The U.S. Securities and Exchange Commission is investigating Alibaba over its accounting practices and whether they violate federal laws. Specifically, the SEC is looking at data reported from Alibaba’s biggest shopping day and how it consolidates results from its numerous affiliate companies.

Though Ant commands about 43 percent of China’s third-party internet payment market, competitors are nipping at its heels. The biggest threat is Tencent Holdings, which has turned the massive WeChat social app into a shopping engine and started its own payments division, called Tenpay. Ant has tried to keep up by adding social features to its suite of services.

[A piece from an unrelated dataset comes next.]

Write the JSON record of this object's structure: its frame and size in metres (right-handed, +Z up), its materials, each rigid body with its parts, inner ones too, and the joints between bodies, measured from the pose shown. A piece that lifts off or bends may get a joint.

The results have been decidedly mixed. Last month, Ant rolled out a function called Circles that let Alipay users form chat groups. Within hours, Circles was inundated with pictures of scantily clad women posted in exchange for money.
In the interview, Peng acknowledged the rollout was poorly executed but said Ant will keep experimenting as it tries to “reinvigorate the financial sector.”

In 2012, she also flew management to California to watch and learn. “Four years ago we were only Alipay, we were a payments company and now we’re so much more than payments,” she said. “It’s hard for us to draw a clear picture of what we’ll look like in five years. However, one thing we’re sure is that our mission will remain the same: providing services for the underserved and underbanked.”